Medan-Beritasatunews | Masyarakat Melayu Sumut yang terhimpun dalam aksi Solidaritas Untuk Rempang Galang, melakukan aksi damai di depan Taman Makam Pahlawan (TMP) Jalan Sisingamangaraja Medan, usai salat Jumat (15/9/2023).
Dalam aksinya ribuan masyarakat Melayu Sumut meminta kepada aparat agar menghentikan tindakan represif terhadap warga masyarakat di Rempang Galang Batam, yang sedang memperjuangkan hak atas tanahnya dari rencana relokasi terhadap 16 Kampung Tua Melayu, yang berada di Pulau Rempang Galang, Kota Batam, Provinsi Kepulauan Riau (Kepri).
“Atas dasar investasi, negara mengorbankan kepentingan rakyatnya sendiri yang sudah tinggal menetap beratus tahun lamanya di Pulau Rempang Galang. Jauh sebelum Republik Indonesia lahir, sudah bermukim suku Melayu di sana,” ujar salah seorang peserta aksi.
Menurut mereka, tindakan semena-mena negara terhadap rakyatnya sudah melanggar ketentuan hukum yang diatur dalam konstitusi negara. Seharusnya negara memberikan jaminan atas kehidupan masyarakat, dan melindungi kepentingan rakyat.
Solidaritas Rempang Galang tergabung dari beberapa elemen masyarakat yakni Darul Ukhuwah, DPP Satu Betor, Forum Anti Komunis Pembela Pancasila (FAK PP), Forum Islam Bersatu, Front Persaudaraan Islam, FPPI, Garda Senopati, GNDN, Jaringan Pemuda Remaja Masjid Indonesia (JPRMI), KB PII Medan Utara, Kumpulan Pemuda Akhir Zaman (KUPAZ), Laskar Metar, Lembaga Adat Melayu Rajawali, LLMN, Molekul Pancasila, Masyarakat Pembela Tanah Wakaf (MPTW), Pengacara Jawara Bela Ummat (PEJABAT), RBM, Remaja Masjid Ubudiah, Rembuk Masyarakat Medan Utara, Satgas Senopati, SPAMI, dan Tuah Melayu Bilah Panai, dalam aksinya mengutuk dan mengecam keras apa yang terjadi terhadap warga Melayu di Pulau Rempang dan Galang Batam.
Datok Muhammad Setia Raja Muklus Metar Bilad Deli dalam orasinya menyesalkan apa yang terjadi di Pulau Rempang dan Galam Batam terhadap warga Melayu.
“Tindakan intimidasi dan kekerasan yang dilakukan oleh aparat gabungan terhadap masyarakat Pulau Rempang dan Galang pada tanggal 7 September 2023 lalu adalah tindakan yang melanggar HAM, dan mengabaikan hak-hak adat terutama hak tanah adat Melayu,” teriaknya.

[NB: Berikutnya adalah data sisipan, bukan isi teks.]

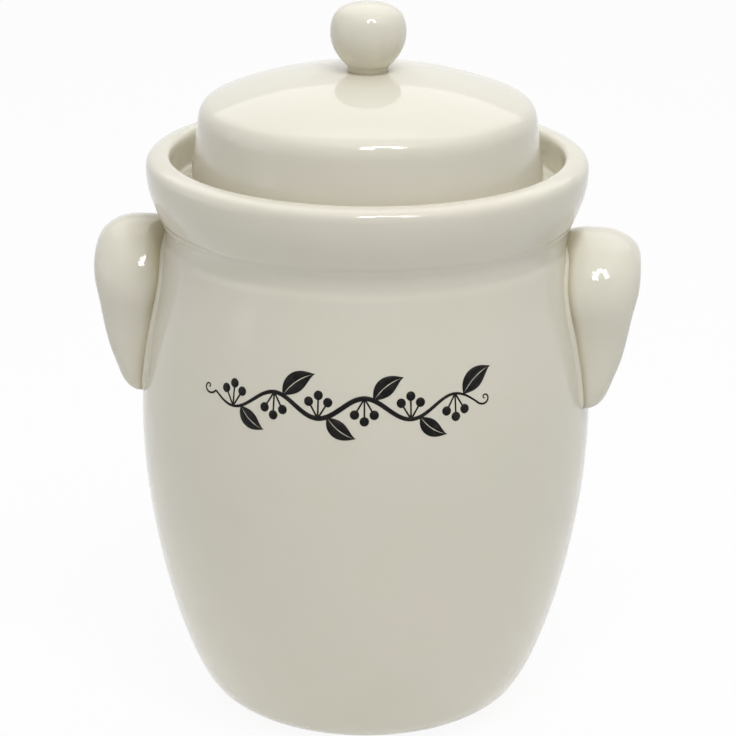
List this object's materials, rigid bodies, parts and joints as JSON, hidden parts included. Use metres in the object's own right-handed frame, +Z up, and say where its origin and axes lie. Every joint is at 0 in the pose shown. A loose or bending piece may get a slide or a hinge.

Ditambahkannya, agar pemerintah mengakui dan menghormati kesatuan masyarakat hukum adat beserta hak-hak tradisional warga Melayu.
“Pasal 18B Ayat 2 Undang-Undang Dasar 1945 yang menyatakan, Negara mengakui dan menghormati kesatuan-kesatuan masyarakat hukum adat beserta hak-hak tradisionalnya sepanjang masih hidup, dan sesuai dengan perkembangan masyarakat dan prinsip Negara Kesatuan Republik Indonesia yang diatur dalam Undang-Undang,” ujarnya dalam orasi yang disambut riuh massa aksi.
Datok juga menyinggung tentang penatausahaan tanah ulayat kesatuan masyarakat hukum adat Melayu.
“Pasal 3 UUPA menyebutkan dengan mengingat ketentuan-ketentuan dalam pasal 1 dan 2 pelaksanaan hak ulayat dan hak-hak yang serupa itu dari masyarakat-masyarakat hukum adat sepanjang menurut kenyataannya masih ada harus sedemikian rupa sehingga sesuai dengan nasional dan negara yang berdasarkan atas persatuan bangsa, serta tidak boleh bertentangan dengan Undang-Undang dan peraturan-peraturan lain yang lebih tinggi, Peraturan dan Tata Ruang Kepala Badan Pertanahan Nasional Nomor 18 Tahun 2019 tentang cara penatausahaan tanah ulayat kesatuan masyarakat hukum adat (Permen ATR/BPN Nomor 18/2019),” sambungnya.